Copy these lines exactly and nothing else: from the line holding "Keep writing the" to the line holding "return (screw_middle - screw_spacing", both lines included.

— begin ENTRIES SHOWN —

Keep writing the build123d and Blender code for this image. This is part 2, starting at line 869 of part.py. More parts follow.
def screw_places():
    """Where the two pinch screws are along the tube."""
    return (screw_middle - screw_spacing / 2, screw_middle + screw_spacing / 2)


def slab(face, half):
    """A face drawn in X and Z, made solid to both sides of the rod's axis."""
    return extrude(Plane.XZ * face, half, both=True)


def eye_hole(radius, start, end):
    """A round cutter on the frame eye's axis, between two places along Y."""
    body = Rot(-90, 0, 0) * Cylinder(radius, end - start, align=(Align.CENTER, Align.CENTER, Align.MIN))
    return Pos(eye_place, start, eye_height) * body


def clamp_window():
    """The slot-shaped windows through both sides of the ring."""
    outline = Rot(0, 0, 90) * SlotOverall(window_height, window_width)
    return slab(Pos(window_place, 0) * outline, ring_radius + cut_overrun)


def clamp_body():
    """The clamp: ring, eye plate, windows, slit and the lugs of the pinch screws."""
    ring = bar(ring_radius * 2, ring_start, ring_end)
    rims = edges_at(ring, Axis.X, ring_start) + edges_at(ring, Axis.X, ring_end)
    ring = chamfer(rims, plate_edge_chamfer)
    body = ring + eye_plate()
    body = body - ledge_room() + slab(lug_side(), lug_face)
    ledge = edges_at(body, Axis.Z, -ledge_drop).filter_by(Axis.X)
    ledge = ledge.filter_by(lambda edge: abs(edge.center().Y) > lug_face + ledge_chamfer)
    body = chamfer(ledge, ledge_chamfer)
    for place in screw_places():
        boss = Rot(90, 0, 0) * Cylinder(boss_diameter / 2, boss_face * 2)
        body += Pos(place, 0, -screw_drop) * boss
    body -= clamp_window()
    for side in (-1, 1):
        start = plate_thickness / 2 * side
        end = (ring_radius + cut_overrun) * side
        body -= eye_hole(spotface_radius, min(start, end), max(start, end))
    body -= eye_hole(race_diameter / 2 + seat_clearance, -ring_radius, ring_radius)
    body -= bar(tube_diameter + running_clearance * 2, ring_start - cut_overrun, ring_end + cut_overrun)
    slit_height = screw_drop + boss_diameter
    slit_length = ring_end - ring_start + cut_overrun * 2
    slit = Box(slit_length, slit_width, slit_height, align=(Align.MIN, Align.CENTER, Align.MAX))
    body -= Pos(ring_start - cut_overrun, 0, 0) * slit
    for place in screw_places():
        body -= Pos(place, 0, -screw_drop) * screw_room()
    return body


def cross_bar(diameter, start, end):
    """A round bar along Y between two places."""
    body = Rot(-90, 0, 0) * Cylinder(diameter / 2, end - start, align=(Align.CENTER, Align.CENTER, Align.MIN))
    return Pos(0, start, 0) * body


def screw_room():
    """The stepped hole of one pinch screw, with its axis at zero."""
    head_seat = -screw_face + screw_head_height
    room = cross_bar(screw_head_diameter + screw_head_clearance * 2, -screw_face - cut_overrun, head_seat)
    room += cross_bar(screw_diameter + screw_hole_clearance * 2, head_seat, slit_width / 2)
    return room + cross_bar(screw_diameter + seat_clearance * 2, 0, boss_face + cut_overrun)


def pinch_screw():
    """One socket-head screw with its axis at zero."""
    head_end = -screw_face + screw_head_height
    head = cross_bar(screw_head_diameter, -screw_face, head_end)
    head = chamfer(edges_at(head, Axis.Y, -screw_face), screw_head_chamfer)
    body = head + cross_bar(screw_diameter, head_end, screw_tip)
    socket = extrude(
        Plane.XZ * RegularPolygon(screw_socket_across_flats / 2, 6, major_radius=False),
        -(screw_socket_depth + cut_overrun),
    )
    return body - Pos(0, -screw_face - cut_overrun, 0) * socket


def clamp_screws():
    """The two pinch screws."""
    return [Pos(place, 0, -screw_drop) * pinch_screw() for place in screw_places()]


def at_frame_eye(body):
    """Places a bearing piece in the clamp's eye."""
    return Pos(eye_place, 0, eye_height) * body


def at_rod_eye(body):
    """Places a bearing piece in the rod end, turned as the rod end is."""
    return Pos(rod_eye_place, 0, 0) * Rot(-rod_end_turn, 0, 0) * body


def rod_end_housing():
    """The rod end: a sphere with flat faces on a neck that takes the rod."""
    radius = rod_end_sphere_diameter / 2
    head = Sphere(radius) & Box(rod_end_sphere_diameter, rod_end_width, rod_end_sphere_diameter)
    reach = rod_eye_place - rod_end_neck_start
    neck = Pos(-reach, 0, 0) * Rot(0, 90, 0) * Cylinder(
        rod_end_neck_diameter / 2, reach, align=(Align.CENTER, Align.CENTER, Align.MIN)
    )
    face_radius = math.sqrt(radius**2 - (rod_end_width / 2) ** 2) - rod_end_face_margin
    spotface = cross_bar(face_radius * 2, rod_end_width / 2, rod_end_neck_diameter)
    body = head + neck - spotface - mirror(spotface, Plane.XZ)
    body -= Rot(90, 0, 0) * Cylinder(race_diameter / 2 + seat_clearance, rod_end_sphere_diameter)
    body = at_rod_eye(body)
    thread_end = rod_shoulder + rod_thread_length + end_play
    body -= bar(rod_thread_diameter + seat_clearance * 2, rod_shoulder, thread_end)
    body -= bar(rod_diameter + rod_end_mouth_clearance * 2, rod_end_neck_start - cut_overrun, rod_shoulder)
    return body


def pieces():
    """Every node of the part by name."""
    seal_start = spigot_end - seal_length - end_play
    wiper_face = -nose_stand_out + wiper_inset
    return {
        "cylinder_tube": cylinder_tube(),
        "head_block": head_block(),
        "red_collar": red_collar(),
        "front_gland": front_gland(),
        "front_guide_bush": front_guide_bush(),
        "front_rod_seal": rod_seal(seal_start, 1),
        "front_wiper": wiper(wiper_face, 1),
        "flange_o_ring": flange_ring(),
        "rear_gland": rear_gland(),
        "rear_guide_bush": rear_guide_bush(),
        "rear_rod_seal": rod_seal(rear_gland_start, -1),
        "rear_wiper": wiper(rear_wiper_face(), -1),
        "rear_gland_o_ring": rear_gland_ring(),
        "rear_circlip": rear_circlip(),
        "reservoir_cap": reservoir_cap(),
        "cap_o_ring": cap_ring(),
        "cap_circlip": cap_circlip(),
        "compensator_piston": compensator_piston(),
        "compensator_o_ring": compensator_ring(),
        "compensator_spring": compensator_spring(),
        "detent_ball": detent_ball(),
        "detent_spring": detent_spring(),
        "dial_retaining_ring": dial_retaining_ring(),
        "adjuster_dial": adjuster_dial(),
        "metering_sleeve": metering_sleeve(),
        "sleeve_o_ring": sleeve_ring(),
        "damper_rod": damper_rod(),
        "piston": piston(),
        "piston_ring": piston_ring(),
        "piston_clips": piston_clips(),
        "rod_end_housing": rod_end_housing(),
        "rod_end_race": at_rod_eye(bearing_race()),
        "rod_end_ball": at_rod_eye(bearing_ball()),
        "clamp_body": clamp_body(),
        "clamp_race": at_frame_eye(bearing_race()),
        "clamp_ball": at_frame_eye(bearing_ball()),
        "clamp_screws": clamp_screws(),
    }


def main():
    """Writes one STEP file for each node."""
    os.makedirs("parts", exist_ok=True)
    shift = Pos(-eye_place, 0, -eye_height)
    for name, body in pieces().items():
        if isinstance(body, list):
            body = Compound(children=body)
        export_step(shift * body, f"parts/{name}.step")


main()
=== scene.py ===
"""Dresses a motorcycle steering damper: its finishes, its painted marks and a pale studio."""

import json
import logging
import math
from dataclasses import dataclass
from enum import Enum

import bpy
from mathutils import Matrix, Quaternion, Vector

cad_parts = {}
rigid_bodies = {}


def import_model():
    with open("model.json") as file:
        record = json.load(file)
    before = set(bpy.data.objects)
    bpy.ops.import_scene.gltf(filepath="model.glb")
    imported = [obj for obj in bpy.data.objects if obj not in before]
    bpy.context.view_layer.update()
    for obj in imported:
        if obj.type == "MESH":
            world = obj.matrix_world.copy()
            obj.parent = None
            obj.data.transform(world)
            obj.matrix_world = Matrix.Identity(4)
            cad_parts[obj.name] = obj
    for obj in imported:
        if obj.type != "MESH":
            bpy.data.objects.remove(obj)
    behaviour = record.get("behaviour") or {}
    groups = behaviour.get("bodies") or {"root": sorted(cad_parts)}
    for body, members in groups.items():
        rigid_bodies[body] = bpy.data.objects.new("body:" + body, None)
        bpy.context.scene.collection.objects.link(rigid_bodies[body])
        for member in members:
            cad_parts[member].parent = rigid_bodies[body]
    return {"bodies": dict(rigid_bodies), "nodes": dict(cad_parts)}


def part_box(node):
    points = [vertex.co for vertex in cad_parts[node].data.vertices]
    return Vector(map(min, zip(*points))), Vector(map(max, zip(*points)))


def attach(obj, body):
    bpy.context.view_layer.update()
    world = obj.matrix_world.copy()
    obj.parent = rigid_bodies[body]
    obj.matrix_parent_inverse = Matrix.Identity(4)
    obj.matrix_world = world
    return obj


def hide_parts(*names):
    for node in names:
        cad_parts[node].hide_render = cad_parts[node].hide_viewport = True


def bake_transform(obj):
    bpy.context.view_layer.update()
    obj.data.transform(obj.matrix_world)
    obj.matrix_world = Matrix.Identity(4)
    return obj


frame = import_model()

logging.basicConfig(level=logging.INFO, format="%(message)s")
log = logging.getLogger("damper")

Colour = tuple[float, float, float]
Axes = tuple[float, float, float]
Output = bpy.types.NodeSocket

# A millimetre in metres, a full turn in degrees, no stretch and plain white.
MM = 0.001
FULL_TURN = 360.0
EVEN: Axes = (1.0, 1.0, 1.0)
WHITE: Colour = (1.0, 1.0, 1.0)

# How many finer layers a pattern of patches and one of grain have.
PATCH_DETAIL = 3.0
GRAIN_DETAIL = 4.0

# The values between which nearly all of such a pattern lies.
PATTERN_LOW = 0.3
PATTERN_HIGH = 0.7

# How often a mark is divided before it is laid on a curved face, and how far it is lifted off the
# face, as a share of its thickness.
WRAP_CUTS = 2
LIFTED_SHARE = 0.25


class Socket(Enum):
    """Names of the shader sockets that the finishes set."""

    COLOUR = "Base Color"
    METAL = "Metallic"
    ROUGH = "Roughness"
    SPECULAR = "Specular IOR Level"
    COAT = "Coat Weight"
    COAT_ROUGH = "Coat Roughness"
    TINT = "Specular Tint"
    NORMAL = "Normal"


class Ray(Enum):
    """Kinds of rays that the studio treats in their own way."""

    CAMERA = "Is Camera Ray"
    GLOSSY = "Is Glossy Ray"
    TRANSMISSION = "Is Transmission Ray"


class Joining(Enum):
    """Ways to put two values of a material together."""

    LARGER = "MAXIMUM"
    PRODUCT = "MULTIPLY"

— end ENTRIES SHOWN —
— begin ENTRIES SHOWN —

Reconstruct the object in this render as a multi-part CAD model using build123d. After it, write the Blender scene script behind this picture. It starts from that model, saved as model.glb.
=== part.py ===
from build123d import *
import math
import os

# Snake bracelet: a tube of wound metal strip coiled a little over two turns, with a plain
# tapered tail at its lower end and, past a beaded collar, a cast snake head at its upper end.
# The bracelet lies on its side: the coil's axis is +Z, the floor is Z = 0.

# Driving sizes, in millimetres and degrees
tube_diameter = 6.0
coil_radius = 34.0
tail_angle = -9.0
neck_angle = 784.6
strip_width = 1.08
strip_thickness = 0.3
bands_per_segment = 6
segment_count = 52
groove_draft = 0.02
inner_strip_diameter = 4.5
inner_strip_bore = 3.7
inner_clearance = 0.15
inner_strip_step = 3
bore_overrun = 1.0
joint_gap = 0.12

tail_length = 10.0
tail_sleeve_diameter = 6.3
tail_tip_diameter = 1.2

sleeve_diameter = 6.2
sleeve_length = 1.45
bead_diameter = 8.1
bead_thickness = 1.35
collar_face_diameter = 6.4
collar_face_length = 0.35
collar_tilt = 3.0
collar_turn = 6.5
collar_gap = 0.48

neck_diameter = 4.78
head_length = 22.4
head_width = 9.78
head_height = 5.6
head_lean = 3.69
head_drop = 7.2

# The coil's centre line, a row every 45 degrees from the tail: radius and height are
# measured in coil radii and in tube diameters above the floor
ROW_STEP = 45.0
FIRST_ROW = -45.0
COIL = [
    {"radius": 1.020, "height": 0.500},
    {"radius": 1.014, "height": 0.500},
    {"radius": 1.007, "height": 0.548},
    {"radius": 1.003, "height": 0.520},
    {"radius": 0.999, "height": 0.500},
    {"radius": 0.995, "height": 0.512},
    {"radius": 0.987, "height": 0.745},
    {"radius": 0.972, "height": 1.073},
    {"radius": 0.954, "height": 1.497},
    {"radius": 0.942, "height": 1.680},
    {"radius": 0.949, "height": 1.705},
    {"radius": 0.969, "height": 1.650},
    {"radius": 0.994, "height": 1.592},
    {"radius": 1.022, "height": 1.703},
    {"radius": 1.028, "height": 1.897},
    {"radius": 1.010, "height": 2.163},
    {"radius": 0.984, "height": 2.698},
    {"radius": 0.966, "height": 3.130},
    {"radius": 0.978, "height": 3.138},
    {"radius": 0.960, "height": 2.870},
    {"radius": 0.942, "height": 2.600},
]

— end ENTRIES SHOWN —
— begin ENTRIES SHOWN —

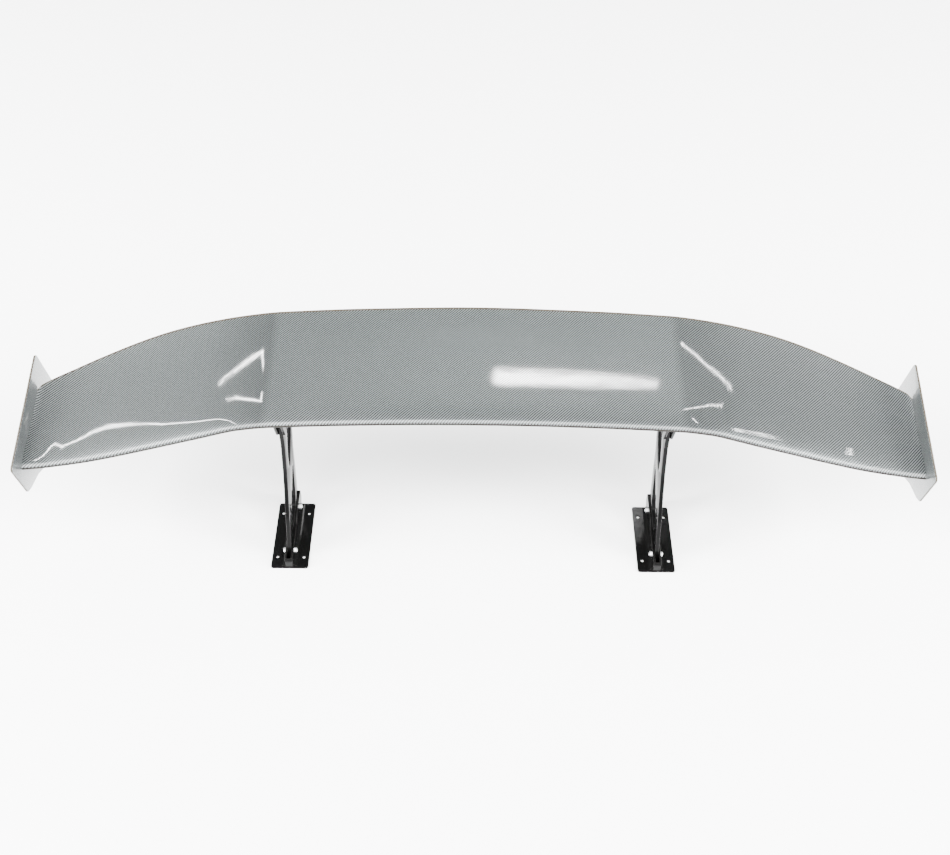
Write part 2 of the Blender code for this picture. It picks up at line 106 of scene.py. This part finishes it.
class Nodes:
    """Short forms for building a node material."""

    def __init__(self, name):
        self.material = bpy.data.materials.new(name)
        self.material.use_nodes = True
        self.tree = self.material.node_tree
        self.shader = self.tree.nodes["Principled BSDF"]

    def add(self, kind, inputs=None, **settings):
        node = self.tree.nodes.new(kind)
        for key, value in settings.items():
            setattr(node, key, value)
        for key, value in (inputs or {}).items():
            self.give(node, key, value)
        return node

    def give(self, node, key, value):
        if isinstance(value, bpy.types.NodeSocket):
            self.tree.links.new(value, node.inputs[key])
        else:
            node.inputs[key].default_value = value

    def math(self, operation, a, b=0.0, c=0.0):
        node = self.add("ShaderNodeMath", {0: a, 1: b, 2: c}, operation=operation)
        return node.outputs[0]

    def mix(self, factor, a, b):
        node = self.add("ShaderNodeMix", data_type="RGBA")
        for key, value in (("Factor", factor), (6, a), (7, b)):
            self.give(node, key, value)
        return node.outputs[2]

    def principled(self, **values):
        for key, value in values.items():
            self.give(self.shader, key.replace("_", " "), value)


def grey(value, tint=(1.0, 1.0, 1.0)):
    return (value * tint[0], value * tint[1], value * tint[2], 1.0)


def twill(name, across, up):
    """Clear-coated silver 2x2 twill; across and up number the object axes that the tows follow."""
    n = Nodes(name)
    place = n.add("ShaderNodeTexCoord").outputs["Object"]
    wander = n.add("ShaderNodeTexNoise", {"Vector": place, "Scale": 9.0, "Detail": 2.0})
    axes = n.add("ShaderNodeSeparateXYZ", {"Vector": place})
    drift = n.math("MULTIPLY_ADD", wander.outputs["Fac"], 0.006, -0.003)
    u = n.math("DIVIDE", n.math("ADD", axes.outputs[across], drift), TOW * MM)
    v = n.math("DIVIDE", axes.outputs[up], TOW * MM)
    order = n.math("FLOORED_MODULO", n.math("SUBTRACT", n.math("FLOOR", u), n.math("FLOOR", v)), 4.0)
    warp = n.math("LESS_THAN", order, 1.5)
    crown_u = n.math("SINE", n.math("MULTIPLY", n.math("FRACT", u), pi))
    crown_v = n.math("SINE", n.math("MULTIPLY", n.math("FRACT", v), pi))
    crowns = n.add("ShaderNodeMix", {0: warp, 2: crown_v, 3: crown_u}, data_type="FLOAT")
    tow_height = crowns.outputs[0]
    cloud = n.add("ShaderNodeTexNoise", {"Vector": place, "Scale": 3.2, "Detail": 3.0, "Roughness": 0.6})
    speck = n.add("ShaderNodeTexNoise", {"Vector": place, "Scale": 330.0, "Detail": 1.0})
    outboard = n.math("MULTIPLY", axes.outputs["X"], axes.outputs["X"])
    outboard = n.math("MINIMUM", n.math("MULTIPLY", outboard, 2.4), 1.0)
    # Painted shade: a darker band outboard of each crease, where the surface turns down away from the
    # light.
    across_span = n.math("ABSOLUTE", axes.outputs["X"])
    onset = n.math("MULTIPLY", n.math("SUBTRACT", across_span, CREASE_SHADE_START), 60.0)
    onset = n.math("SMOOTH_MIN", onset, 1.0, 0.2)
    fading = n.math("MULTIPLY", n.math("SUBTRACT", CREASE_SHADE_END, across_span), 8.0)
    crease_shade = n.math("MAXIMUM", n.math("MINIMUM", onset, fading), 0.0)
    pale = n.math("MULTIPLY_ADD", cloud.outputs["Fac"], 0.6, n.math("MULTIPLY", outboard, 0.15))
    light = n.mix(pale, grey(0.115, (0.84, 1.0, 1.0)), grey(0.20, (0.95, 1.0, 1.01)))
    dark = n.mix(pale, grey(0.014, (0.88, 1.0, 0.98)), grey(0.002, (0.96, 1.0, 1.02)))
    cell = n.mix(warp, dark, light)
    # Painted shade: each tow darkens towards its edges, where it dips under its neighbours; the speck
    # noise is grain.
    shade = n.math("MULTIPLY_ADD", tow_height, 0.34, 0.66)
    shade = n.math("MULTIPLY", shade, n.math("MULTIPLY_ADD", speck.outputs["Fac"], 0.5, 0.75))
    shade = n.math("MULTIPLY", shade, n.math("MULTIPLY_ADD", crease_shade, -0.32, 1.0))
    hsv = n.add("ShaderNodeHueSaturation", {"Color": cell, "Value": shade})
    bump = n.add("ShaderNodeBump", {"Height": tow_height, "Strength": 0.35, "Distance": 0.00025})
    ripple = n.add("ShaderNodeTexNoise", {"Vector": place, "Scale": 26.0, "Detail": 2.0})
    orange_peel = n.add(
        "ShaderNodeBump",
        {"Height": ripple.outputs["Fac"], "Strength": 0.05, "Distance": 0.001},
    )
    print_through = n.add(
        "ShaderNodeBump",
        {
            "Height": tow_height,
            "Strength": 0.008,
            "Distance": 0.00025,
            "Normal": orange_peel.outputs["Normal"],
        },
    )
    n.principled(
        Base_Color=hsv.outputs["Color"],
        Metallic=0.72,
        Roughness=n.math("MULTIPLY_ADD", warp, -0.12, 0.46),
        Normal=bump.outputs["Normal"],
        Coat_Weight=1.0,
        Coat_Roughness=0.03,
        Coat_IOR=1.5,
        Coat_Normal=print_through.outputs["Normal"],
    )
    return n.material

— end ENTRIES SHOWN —

# RESPONSE TO THE TASK
Keep writing the build123d and Blender code for this image. This is part 2, starting at line 869 of part.py. More parts follow.
def screw_places():
    """Where the two pinch screws are along the tube."""
    return (screw_middle - screw_spacing / 2, screw_middle + screw_spacing / 2)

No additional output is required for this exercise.